* _OBJECTIVE_:
Keep to the lines between the one holding "add_casing()" and the one holding "for member in", inclusive, and write them out exactly.

* _DATA PROVIDED_:
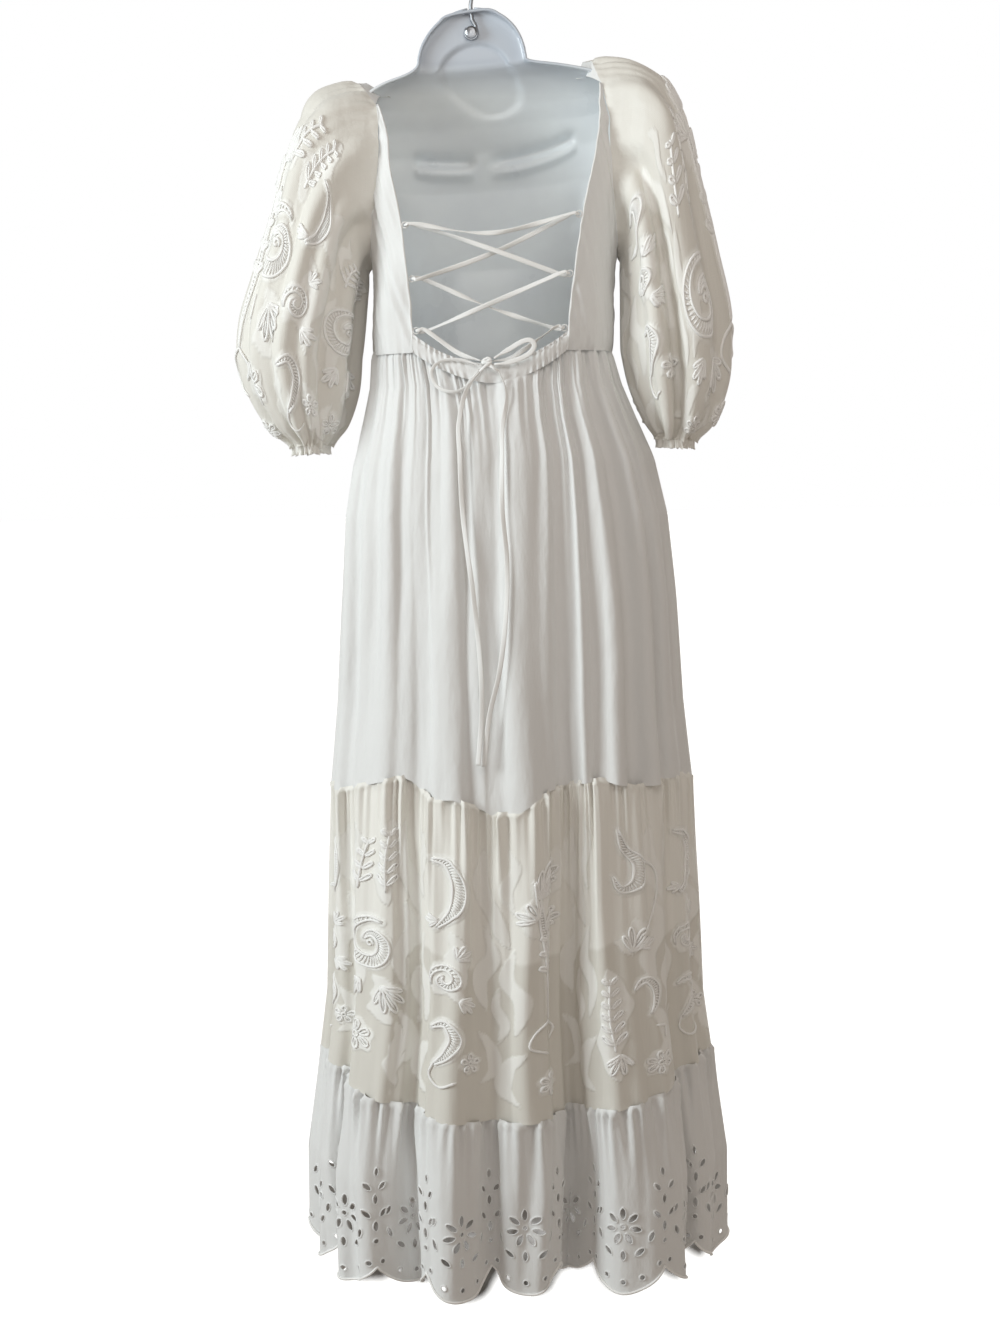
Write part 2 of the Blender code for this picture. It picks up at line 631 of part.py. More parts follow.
def add_form():
    rows = form_rows()
    outer = np.array([form_ring(row, 0.0) for row in rows])
    inner = np.array([form_ring(row, FORM_WALL) for row in rows])
    form = add_wall("torso_form", outer, inner, "plastic")
    bpy.ops.mesh.primitive_cylinder_add(vertices=20, radius=0.0031, depth=0.04, location=(0, 0, RIVET_Z),
                                        rotation=(math.radians(90), 0, 0))
    cutter = bpy.context.object
    cutter.name = "rivet_hole_cutter"
    cutter.hide_render = True
    cutter.display_type = "WIRE"
    cut = form.modifiers.new("rivet hole", "BOOLEAN")
    cut.operation = "DIFFERENCE"
    cut.object = cutter
    return form


# ---------------------------------------------------------------- hook and rivet
def add_hook():
    centre = CROOK_RADIUS + HOOK_WIRE
    points = []
    for degrees in range(205, -51, -15):
        angle = math.radians(degrees)
        points.append((centre * math.cos(angle), 0, -CROOK_RADIUS + centre * math.sin(angle)))
    points += [(0.0055, 0, -0.0445), (0.0012, 0, -0.0500), (0, 0, -0.0570), (0, 0, -0.0650),
               (0.0014, 0, -0.0730), (0.0048, 0, -0.0795)]
    eye = 0.0062
    for degrees in range(15, -226, -20):
        angle = math.radians(degrees)
        points.append((eye * math.cos(angle), 0, RIVET_Z + eye * math.sin(angle)))
    return add_cord("hook", points, HOOK_WIRE, "steel")


def add_rivet():
    """A turned rivet along Y: a round head on each side of the tab and the wire eye."""
    profile = ((-0.0062, 0.0015), (-0.0056, 0.0045), (-0.0045, 0.0062), (-0.0026, 0.0070), (-0.0026, 0.0027),
               (0.0059, 0.0027), (0.0059, 0.0062), (0.0072, 0.0050), (0.0078, 0.0020))
    steps = 20
    points, faces = [], []
    for y, radius in profile:
        for step in range(steps):
            angle = 2 * math.pi * step / steps
            points.append((radius * math.cos(angle), y, RIVET_Z + radius * math.sin(angle)))
    for ring in range(len(profile) - 1):
        for step in range(steps):
            following = (step + 1) % steps
            faces.append((ring * steps + following, ring * steps + step,
                          (ring + 1) * steps + step, (ring + 1) * steps + following))
    last = (len(profile) - 1) * steps
    faces.append(tuple(range(steps)))
    faces.append(tuple(last + step for step in range(steps))[::-1])
    return add_mesh("rivet", points, faces, "steel")


# ---------------------------------------------------------------- lace and its loops
def loop_place(side, z):
    """Middle of a lace loop, just inside the open back's edge."""
    edge = float(np.interp(z, OPENING_EDGE[:, 0], OPENING_EDGE[:, 1]))
    y = float(body_outline(angle_at_x(edge, z), np.array(z))[..., 1])
    x = side * (edge - LOOP_RING - LOOP_CORD - 3 * SEAM_GAP)
    return np.array((x, y + CLOTH_WALL / 2, z))


def add_loops():
    for side, word in ((-1, "left"), (1, "right")):
        for number, z in enumerate(LOOP_HEIGHTS, start=1):
            middle = loop_place(side, z)
            ring = []
            for step in range(LOOP_STEPS):
                angle = 2 * math.pi * step / LOOP_STEPS
                ring.append(middle + LOOP_RING * np.array((math.cos(angle), 0, math.sin(angle))))
            add_cord(f"lace_loop_{word}_{number}", settle(ring), LOOP_CORD, "lace", resolution=1, cyclic=True)


def through_loop(middle, side, first, height=0.0044):
    """The lace's turn through one loop, first on the side of the cloth that first says."""
    inward = np.array((-side, 0, 0))
    steps = ((0.0110, first), (0.0036, first), (0.0002, 0.5 * first), (0.0, 0.0), (0.0002, -0.5 * first),
             (0.0036, -first), (0.0110, -first))
    return [middle + inward * reach + np.array((0, height * level, 0)) for reach, level in steps]


def span(start, end, y_shift, drop):
    """The middle of a strand between two loops."""
    return [(start + end) / 2 + np.array((0, y_shift, -drop))]


def lacing_route():
    """From the knot up one side, across the top and down the other side to the knot."""
    outside, inside = -1.0, 1.0
    left = [loop_place(-1, z) for z in LOOP_HEIGHTS]
    right = [loop_place(1, z) for z in LOOP_HEIGHTS]
    knot = np.array((KNOT_X, surface_y(KNOT_X, KNOT_Z) - 0.0040, KNOT_Z))
    route = [knot + np.array((-0.0064, 0.0018, 0.0012)), knot + np.array((-0.030, 0.006, 0.010))]
    route += through_loop(left[2], -1, outside)
    route += span(left[2], right[1], -0.0030, 0.000)
    route += through_loop(right[1], 1, outside)
    route += span(right[1], left[0], -0.0030, 0.000)
    route += through_loop(left[0], -1, inside)
    route += span(left[0], right[0], -0.0050, 0.015)
    route += through_loop(right[0], 1, outside)
    route += span(right[0], left[1], 0.0034, 0.004)
    route += through_loop(left[1], -1, outside)
    route += span(left[1], right[2], 0.0034, 0.004)
    route += through_loop(right[2], 1, inside)
    route += [knot + np.array((0.030, 0.006, 0.006)), knot + np.array((0.0064, 0.0018, 0.0005))]
    return route, left + right


def surface_y(x, z, reach=0.011):
    """The y of the outermost cloth near a place on the back."""
    theta = np.radians(np.linspace(-60, 60, 721))
    surface = folded_outline if z < WAIST_Z - WAIST_DIP else body_outline
    points = surface(theta, z + 0 * theta)
    near = np.abs(points[:, 0] - x) < reach
    return float(points[near, 1].min())


def on_skirt(places):
    return [np.array((x, surface_y(x, z) - lift, z)) for x, z, lift in places]


def add_lace():
    route, loops = lacing_route()
    add_cord("lacing", settle(smooth_path(route, 0.0200, loops, 0.0034)), LACE_RADIUS, "lace")
    knot_place = settle([(KNOT_X, surface_y(KNOT_X, KNOT_Z) - 0.0040, KNOT_Z)])[0]
    bpy.ops.mesh.primitive_uv_sphere_add(segments=14, ring_count=8, radius=1.0, location=knot_place)
    knot = bpy.context.object
    knot.name = "lace_knot"
    knot.scale = (0.0056, 0.0034, 0.0050)
    bpy.ops.object.transform_apply(location=False, rotation=False, scale=True)
    knot.data.materials.append(make_material("lace_knot", "lace"))
    knot.data.shade_smooth()

    add_cord("bow_left", settle(smooth_path(on_skirt(LEFT_BOW), 0.007)), LACE_RADIUS, "lace")
    add_cord("bow_right", settle(smooth_path(on_skirt(RIGHT_BOW), 0.007)), LACE_RADIUS, "lace")
    add_cord("lace_tail_left", settle(smooth_path(on_skirt(LEFT_TAIL), 0.0130)), LACE_RADIUS, "lace")
    add_cord("lace_tail_right", settle(smooth_path(on_skirt(RIGHT_TAIL), 0.0130)), LACE_RADIUS, "lace")


def main():
    clear_scene()
    add_form()
    add_hook()
    add_rivet()
    add_bodice_front()
    add_bodice_back(-1, "bodice_back_left")
    add_bodice_back(1, "bodice_back_right")
    add_casing()
    for side in ("left", "right"):
        add_sleeve(side)
    add_skirt()
    add_loops()
    add_lace()


main()
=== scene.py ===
import json
import math

import bpy
import numpy as np
from mathutils import Matrix, Vector, geometry

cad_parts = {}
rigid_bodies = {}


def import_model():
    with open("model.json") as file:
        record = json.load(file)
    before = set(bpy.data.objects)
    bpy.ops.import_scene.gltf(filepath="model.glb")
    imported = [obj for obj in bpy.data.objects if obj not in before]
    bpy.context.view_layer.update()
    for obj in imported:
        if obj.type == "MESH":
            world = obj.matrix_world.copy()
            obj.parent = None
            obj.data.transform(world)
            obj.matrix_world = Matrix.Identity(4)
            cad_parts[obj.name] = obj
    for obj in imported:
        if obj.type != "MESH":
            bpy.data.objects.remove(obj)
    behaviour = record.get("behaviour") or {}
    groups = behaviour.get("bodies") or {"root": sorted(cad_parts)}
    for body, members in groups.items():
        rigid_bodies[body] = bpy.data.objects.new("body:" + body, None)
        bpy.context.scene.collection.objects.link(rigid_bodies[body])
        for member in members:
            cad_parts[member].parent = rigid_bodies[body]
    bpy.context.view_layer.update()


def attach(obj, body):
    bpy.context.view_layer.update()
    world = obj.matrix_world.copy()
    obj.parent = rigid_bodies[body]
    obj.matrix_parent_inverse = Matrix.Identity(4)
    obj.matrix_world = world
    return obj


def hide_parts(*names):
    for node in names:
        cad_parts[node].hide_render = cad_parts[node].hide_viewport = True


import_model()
halfPi = math.pi / 2
print("frame loaded")


# camera, which stands behind the dress and looks at its laced back
cameraPlace = {"lookAt": (0.024, -0.100, -0.780), "distance": 2.10, "turn": 2.5, "height": -0.550,
               "roll": 1.0, "lens": 52.3}


def addCamera():
    turn, roll = math.radians(cameraPlace["turn"]), math.radians(cameraPlace["roll"])
    aim = Vector(cameraPlace["lookAt"])
    place = Vector((aim.x + cameraPlace["distance"] * math.sin(turn),
                    aim.y - cameraPlace["distance"] * math.cos(turn), cameraPlace["height"]))
    ahead = (aim - place).normalized()
    right = ahead.cross(Vector((0, 0, 1))).normalized()
    up = right.cross(ahead)
    right, up = right * math.cos(roll) - up * math.sin(roll), right * math.sin(roll) + up * math.cos(roll)
    data = bpy.data.cameras.new("backView")
    data.sensor_fit = "VERTICAL"
    data.sensor_height = 36
    data.lens = cameraPlace["lens"]
    camera = bpy.data.objects.new("backView", data)
    camera.matrix_world = Matrix.Translation(place) @ Matrix((right, up, -ahead)).transposed().to_4x4()
    bpy.context.collection.objects.link(camera)
    bpy.context.scene.camera = camera


addCamera()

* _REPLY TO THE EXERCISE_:
    add_casing()
    for side in ("left", "right"):
        add_sleeve(side)
    add_skirt()
    add_loops()
    add_lace()


main()
=== scene.py ===
import json
import math

import bpy
import numpy as np
from mathutils import Matrix, Vector, geometry

cad_parts = {}
rigid_bodies = {}


def import_model():
    with open("model.json") as file:
        record = json.load(file)
    before = set(bpy.data.objects)
    bpy.ops.import_scene.gltf(filepath="model.glb")
    imported = [obj for obj in bpy.data.objects if obj not in before]
    bpy.context.view_layer.update()
    for obj in imported:
        if obj.type == "MESH":
            world = obj.matrix_world.copy()
            obj.parent = None
            obj.data.transform(world)
            obj.matrix_world = Matrix.Identity(4)
            cad_parts[obj.name] = obj
    for obj in imported:
        if obj.type != "MESH":
            bpy.data.objects.remove(obj)
    behaviour = record.get("behaviour") or {}
    groups = behaviour.get("bodies") or {"root": sorted(cad_parts)}
    for body, members in groups.items():
        rigid_bodies[body] = bpy.data.objects.new("body:" + body, None)
        bpy.context.scene.collection.objects.link(rigid_bodies[body])
        for member in members:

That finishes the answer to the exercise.